Cette enquête internationale dans les rédactions (USA, UK, Allemagne, France, Inde) vise à «éclairer les téléspectateurs sur l’un des enjeux majeurs des démocraties modernes : la pérennité ou le déclin d’une presse d’information de qualité». D’autant que ce mardi 26 aout est particulièrement attendue par la pression médiatique de l’annonce du nouveau gouvernement Valls II et le 70éme anniversaire du Parisien** (le 25.08.2014) qui y a consacré un supplément de 16 pages. Interview en avant-première avant diffusion à 22h. Rediff le 9 septembre.

Pierre-Olivier François nous parle de son documentaire « Presse – vers un monde sans papier ».

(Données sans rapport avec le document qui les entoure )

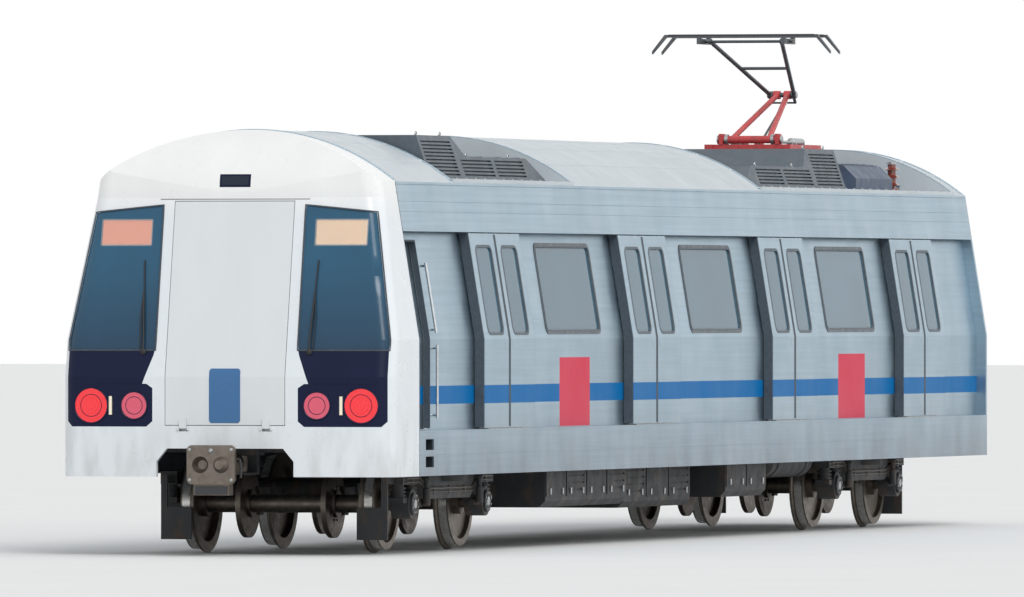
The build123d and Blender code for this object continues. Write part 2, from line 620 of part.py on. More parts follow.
with BuildPart() as destination_displays:
    add(skin((22 + FIT, 90), [(790, 2861), (1280, 2861), (1280, 3096), (790, 3096)]))
save(destination_displays, "destination_displays")

# Emergency door in the middle of the front: folds forward on its lower edge
with BuildPart() as emergency_door:
    add(skin((0, MASK_WALL), [(-DOOR_HALF + DOOR_GAP, DOOR_LOW + DOOR_GAP),
                              (DOOR_HALF - DOOR_GAP, DOOR_LOW + DOOR_GAP),
                              (DOOR_HALF - DOOR_GAP, DOOR_HIGH - DOOR_GAP),
                              (-DOOR_HALF + DOOR_GAP, DOOR_HIGH - DOOR_GAP)], (1,)))
    for y in EXIT_HINGES:
        block((EXIT_PIN[0] - 26, EXIT_PIN[0] + 14), (y - 35, y + 35), (EXIT_PIN[1] - 14, DOOR_LOW + 60))
        bar((EXIT_PIN[0], y - 40, EXIT_PIN[1]), (EXIT_PIN[0], y + 40, EXIT_PIN[1]),
            EXIT_PIN_RADIUS + PIN_FIT, Mode.SUBTRACT)
save(emergency_door, "emergency_door")

# Wall between cab and saloon, with its door
INNER_DOOR_HALF = 330
INNER_DOOR_Z = (FLOOR_Z + 8, 3060)
INNER_DOOR_GAP = 10
INNER_PIN = (PARTITION_X + PARTITION + 16, INNER_DOOR_HALF + 5)
INNER_PIN_RADIUS = 6
KNUCKLE_RADIUS = 11
INNER_HINGES = (1400, 2100, 2800)
with BuildPart() as cab_partition:
    x = (PARTITION_X, PARTITION_X + PARTITION)
    jamb = INNER_DOOR_HALF + INNER_DOOR_GAP
    for side in (1, -1):
        edge = [(side * wall_y(height, WALL_IN + 60), height)
                for height in (FLOOR_Z, WAIST_Z, CEILING_Z - 200)]
        points = [(side * jamb, FLOOR_Z)] + edge + [(side * 900, CEILING_Z), (side * jamb, CEILING_Z)]
        outline(points, Plane.YZ.offset(x[0]), PARTITION)
    block(x, (-jamb, jamb), (INNER_DOOR_Z[1] + 8, CEILING_Z))
    for z in INNER_HINGES:
        shelf = (z - 60, z - 40)
        block((x[1], INNER_PIN[0] + 10), (INNER_PIN[1] + 20, INNER_PIN[1] + 60), shelf)
        block((INNER_PIN[0] - 10, INNER_PIN[0] + 10), (INNER_PIN[1] - 8, INNER_PIN[1] + 60), shelf)
        bar((INNER_PIN[0], INNER_PIN[1], z - 50), (INNER_PIN[0], INNER_PIN[1], z + 40), INNER_PIN_RADIUS)
save(cab_partition, "cab_partition")

with BuildPart() as partition_door:
    block(x, (-INNER_DOOR_HALF, INNER_DOOR_HALF), INNER_DOOR_Z)
    block((x[0] - 5, x[1] + 5), (-180, 180), (2150, 2900), Mode.SUBTRACT)
    for z in INNER_HINGES:
        block((x[1], INNER_PIN[0] + KNUCKLE_RADIUS), (INNER_DOOR_HALF - 60, INNER_DOOR_HALF - 8),
              (z - 30, z + 30))
        block((INNER_PIN[0] - 6, INNER_PIN[0] + KNUCKLE_RADIUS), (INNER_DOOR_HALF - 60, INNER_PIN[1]),
              (z - 30, z + 30))
        bar((INNER_PIN[0], INNER_PIN[1], z - 30), (INNER_PIN[0], INNER_PIN[1], z + 30), KNUCKLE_RADIUS)
        bar((INNER_PIN[0], INNER_PIN[1], z - 40), (INNER_PIN[0], INNER_PIN[1], z + 50),
            INNER_PIN_RADIUS + PIN_FIT, Mode.SUBTRACT)
save(partition_door, "partition_door")

# Inside: driver's desk and seat, benches, grab rails
with BuildPart() as driver_desk:
    profile = [(10050, FLOOR_Z), (10560, FLOOR_Z), (10560, 1900), (10350, 1960), (9950, 1900), (9950, 1830),
               (10050, 1800)]
    for side in (1, -1):
        low, high = sorted((side * 640, side * 1330))
        outline(profile, Plane.XZ.offset(-high), high - low)
save(driver_desk, "driver_desk")

with BuildPart() as driver_seat:
    block((9250, 9700), (-1130, -680), (1560, 1660))
    block((9200, 9290), (-1130, -680), (1640, 2260))
    bar((9475, -905, FLOOR_Z), (9475, -905, 1560), 45)
    block((9300, 9650), (-1080, -730), (FLOOR_Z, FLOOR_Z + 20))
save(driver_seat, "driver_seat")

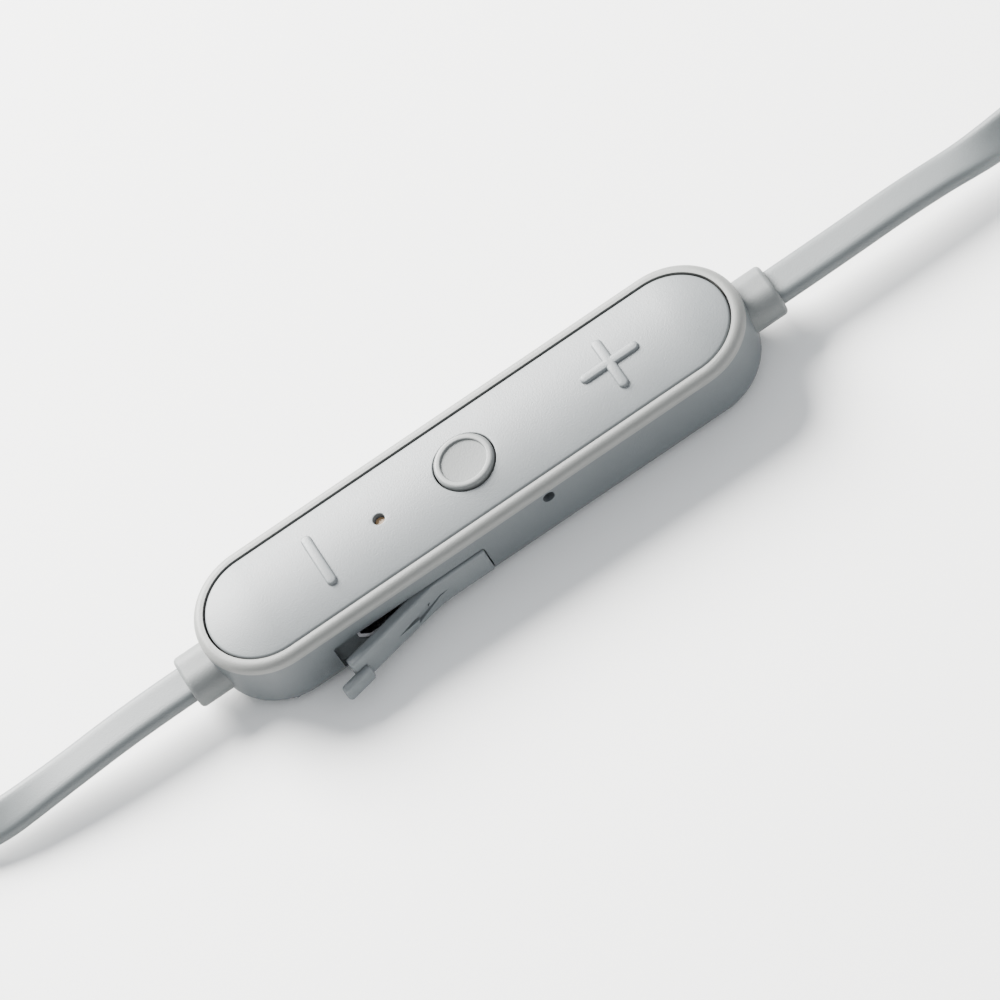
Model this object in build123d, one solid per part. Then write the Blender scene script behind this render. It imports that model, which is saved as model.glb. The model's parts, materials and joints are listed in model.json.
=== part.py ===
from build123d import *
from math import atan2, degrees, pi, radians, tan
import os

# Wireless in-ear earphones: an in-line remote on a flat cable, with an earbud at each end.
# Millimetres. The origin is the centre of the remote's underside. +X runs along the remote
# towards the plus end, -Y is the side with the charging port, +Z is up.

# ---- remote body ----
BODY_LENGTH = 58.4
BODY_WIDTH = 13.7
BODY_HEIGHT = 7.5
WALL = 1.0
FLOOR = 0.9
BASE_RADIUS = 2.0
RIM_HEIGHT = 1.0
RIM_RADIUS = 0.8
RIM_WIDTH = 1.085
SEAM = BODY_HEIGHT - RIM_HEIGHT
STEP_DEPTH = 0.5
STEP_BOTTOM = 5.7
SLIP = 0.05
TONGUE_BOTTOM = STEP_BOTTOM + SLIP
INNER_Y = BODY_WIDTH / 2 - WALL
SNAP_X = (-20.0, -10.0, 10.0, 20.0)
SNAP_HALF_LENGTH = 1.5
SNAP_Y = (6.25, 6.5)
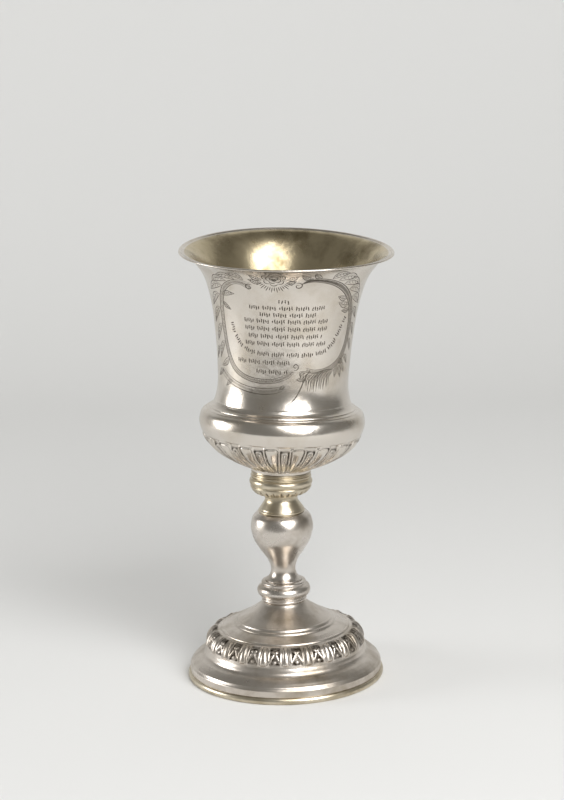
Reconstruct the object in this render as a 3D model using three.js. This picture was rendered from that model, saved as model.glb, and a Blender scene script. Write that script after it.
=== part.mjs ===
// A silver kiddush cup: a flared, gadrooned bowl on a baluster stem and a stepped, stamped foot.
// Millimetres, +Z up. The cup's front faces -Y, and it stands on the plane z = 0.
//
// Every piece is a skin of rings stacked along one upright axis. The whole cup is then settled:
// long use has left the bowl leaning on its stem and the lip out of true, and settle() bends the
// rings the same way for every piece, so that neighbours stay fitted to each other.
import * as THREE from "three";

// Radii and heights of the main forms
const FOOT_RADIUS = 42.4;
const WIRE_HEIGHT = 2.8;
const FRIEZE_FOOT = { r: 34.3, z: 13.8 };
const FRIEZE_HEAD = { r: 28.1, z: 21.2 };
const FOOT_NECK = { r: 9.3, z: 33.2 };
const KNOP_RADIUS = 11.5;
const BALUSTER_RADIUS = 13.35;
const COLLAR_RADIUS = 13.5;
const BOWL_BASE = { r: 12.2, z: 90.6 };
const BULGE_RADIUS = 35.3;
const WAIST_RADIUS = 27.7;
const RIM = { r: 45.5, z: 185.7 };

// Sheet thickness, and the gap that parts two touching pieces
const WALL = 1;
const SEAM = 0.3;

// Ornament repeated round the cup
const GADROONS = { count: 18, top: 107, bottom: 92.6, rise: 0.8, recess: 0.8, tongue: 0.3 };
const FRIEZE = { count: 22, rise: 0.55, recess: 0.2 };
const EGGS = { count: 24, recess: 0.6 };

// Where the cup has bent: above each height it leans by these slopes, to its right and backwards
const BENDS = [
  { z: 20, right: -0.008, back: 0 },
  { z: 86, right: 0.054, back: 0.044 },
];
const BEND_LENGTH = 5;

// The lip dips at the front, and is a little twisted: height change at the rim, by angle
const LIP = { start: 155, tilt: 3.72, side: 0.76, saddle: 0.44, twist: 0.23 };

const PLAIN = 40; // points round a large plain ring
const SLIM = 20; // points round a ring of the stem
const HIDDEN = 24; // points round a ring that is seen only from inside or beneath

// ---------------------------------------------------------------- the worn shape

const ramp = (u) => (u + Math.hypot(u, BEND_LENGTH)) / 2;
const rampSlope = (u) => (1 + u / Math.hypot(u, BEND_LENGTH)) / 2;

/** Bends the upright cup: a ring moves sideways with the axis and stays square to it. */
function settle(x, y, z) {
  const moved = new THREE.Vector3(x, y, z);
  for (const bend of BENDS) {
    const run = ramp(z - bend.z) - ramp(-bend.z);
    const slope = rampSlope(z - bend.z);
    moved.x += bend.right * run;
    moved.y += bend.back * run;
    moved.z -= (bend.right * x + bend.back * y) * slope;
  }
  return moved;
}

/** How far the lip has sunk or lifted, fading out down the beaker. */
function lipShift(angle, z) {
  const share = Math.max(0, (z - LIP.start) / (RIM.z - LIP.start)) ** 2;
  const round = LIP.side * Math.sin(angle) - LIP.tilt * Math.cos(angle);
  return share * (round + LIP.saddle * Math.cos(2 * angle) + LIP.twist * Math.sin(2 * angle));
}

// ---------------------------------------------------------------- rings and skins

/** A ring of n points at radius r and height z. Angle 0 is the front, and swell moves a point out. */
function ring(r, z, n = PLAIN, swell = () => 0) {
  return Array.from({ length: n }, (_, i) => {
    const angle = (2 * Math.PI * i) / n;
    const radius = r + swell(angle, z);
    return settle(radius * Math.sin(angle), -radius * Math.cos(angle), z + lipShift(angle, z));
  });
}

const pole = (z) => [settle(0, 0, z)];

/** Rings along an outline of [radius, height] pairs. */
const rings = (outline, n, swell) => outline.map(([r, z]) => ring(r, z, n, swell));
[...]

Arte : « Vous avez fait des recherches pour les rédactions de journaux quotidiens aux Etats-Unis, en Allemagne, en Grande-Bretagne, en France et en Inde. Quelles différences dans la manière de gérer les enjeux de la révolution numérique avez-vous pu constater? »

-Pierre-Olivier François : Ce qui est frappant, c’est à quel point Internet est une révolution difficile à comprendre et à vivre pour tous les journaux. Tout a changé dans le petit monde de la presse : son business-model, les habitudes des journalistes et les attentes des lecteurs. Aux Etats-Unis, l’impact de ce bouleversement est bien sûr le plus avancé. L’hécatombe de journaux quotidiens y a été très sévère, mais, le dos au mur, les journalistes y ont aussi le plus intégré le fonctionnement de l’information online. Imaginez des journaux locaux où tout journaliste sait aussi faire des vidéos pour le site web ! Et au New York Times, le modèle pour beaucoup de journaux dans le monde, on réfléchit à des applications parlantes qui pourraient intégrer votre salle de bain ou vos lunettes ! En Allemagne au contraire, les grands éditeurs comme Springer ont su mieux résister, aussi parce que le lectorat est plus attaché au papier. La transition est moins sanglante et chaotique. En France, beaucoup de journaux, moins puissants se demandent s’ils survivront à cette phase de transition entre presse papier déclinante et sites de journaux qui deviennent progressivement payants. Ce que nous avons pu filmer, c’est comment chacun apprend des autres et essaye de s’adapter à la révolution en cours, en fonction de sa propre tradition de presse écrite.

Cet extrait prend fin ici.